Dharamsala, Nov. 4 -- A "nationwide" protest of
all Tibetan schools in India was undertaken by
Tibetan Youth Congress (TYC) today to express
solidarity and support with the Tibetan students’
protest in Amdo province (ch: Qinghai) against
the imposition of Chinese language as the medium
of instruction in schools in Tibet.

"All our Regional Tibetan Youth Congress chapters
have been contacted to carry out parallel
protests in their respective areas so that
Tibetan students all over India on this day will
hold simultaneous protests," said a press
statement issued by the largest pro-independence
group of the exile Tibetan diaspora.

In Dharamsala, around 700 students from Upper
Tibetan Childrens’ Village (TCV), Lower TCV,
Nobulingka Institute for Tibetan culture, Sarah
College for Higher Tibetan Studies and Institute
of Buddhist Dialectics participated in a protest
rally from Tsuglagkhang temple to Kacheri (Indian
Judicial Complex) at Lower Dharamsala.

"Freedom to language", "Make Tibetan the medium
of instruction in all over Tibet" were some of the slogans raised at the march.

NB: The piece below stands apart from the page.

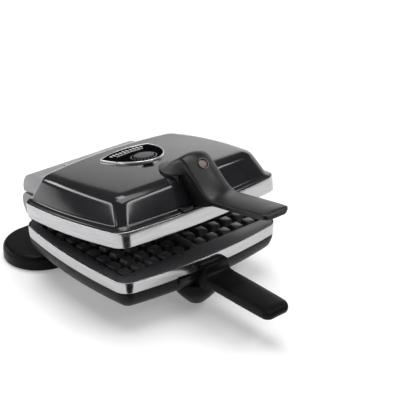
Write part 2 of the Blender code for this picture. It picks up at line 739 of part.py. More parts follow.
def make_handle_base(lid, finish):
    """Lower half of the upper handle: the grip's underside, the web and the nose's foot."""
    rows = cover_stations()
    front = -body_front
    grip = rows[:6]
    rings = []
    for y, z, under_y, under_z, wide, wide_low, arch in grip:
        half = wide_low - 0.0006
        floor = under_z - grip_base_depth
        rings.append([(-half, under_y, under_z - touch_gap), (-half, under_y, floor + 0.0020),
                      (-half + 0.0030, under_y, floor), (half - 0.0030, under_y, floor),
                      (half, under_y, floor + 0.0020), (half, under_y, under_z - touch_gap)])
    handle = lid.add("upper_handle_base", loft(rings), finish)
    slope = [(row[2], row[3]) for row in rows[5:10]]
    outline = [(y + 0.00022, z - 0.00024) for y, z in slope]
    outline[0] = (slope[0][0], slope[0][1] - touch_gap)
    outline += [(front + 0.0165, rows[10][3] - touch_gap), (front + 0.0450, rows[13][3] - touch_gap),
                (front + 0.0450, dome_peak - 0.010), (front + 0.0210, dome_peak - 0.012),
                (front + 0.0150, upper_band_top + 0.0060), (front + 0.0030, upper_band_top + 0.0042),
                (front - 0.0150, slope[0][1] - 0.0075), (slope[0][0], slope[0][1] - grip_base_depth + 0.0001)]
    web = lid.add("cut_web", side_prism(outline, -web_half_width, web_half_width))
    boolean(handle, web, "UNION")
    nose = rows[11:]
    plan = [(row[5] - 0.0006, row[2]) for row in nose]
    plan += [(-x, y) for x, y in reversed(plan)]
    foot = lid.add("cut_nose_foot", prism(plan, dome_peak - 0.010, rows[-1][3] - touch_gap))
    boolean(handle, foot, "UNION")
    boolean(handle, lid.tool)
    return handle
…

Student representatives from the schools took to
the platform and expressed their opposition to
the China’s education policy laid out at the
Provincial communist party meeting in Tsongon
(Qinghai) on September 12 which declared the
replacement of Tibetan language with Mandarin.

"If China did not retract in their attempt to
destroy Tibetan language, it is equivalent to
denying Tibetans the right to exist as a people,"
said a student representative while addressing the gathering.

"Replacing Tibetan language with Chinese language
(Mandarin) is an attempt at denying Tibetans
their culture, identity and the right to exist.
The Chinese government is practicing some of the
theories advocated by staunch Communists like
Lenin and Stalin who said ‘If you need to wipe
out an entire race, then wipe out its language’,”
said TYC’s Finnace Secretary Kunchok Yangphel.

On 19th October, thousands of students from six
different schools from Rebkong in Amdo took to
the streets protesting the Chinese government’s
education policy of fading out Tibetan language
in school curriculum. Many more schools from
other areas of Mangra, Krigha, Golok, Chentse and
Chabcha joined the protests in the following two
weeks. “Equality of People, Freedom of Language”
were the unanimous demand of the protest marches.
The protests later spread to the neigboriing Gansu province, and even Beijing.

20 students were reportedly detained following protest in Chabcha county.

Similar solidarity protests are held by Tibetans in exile across the world.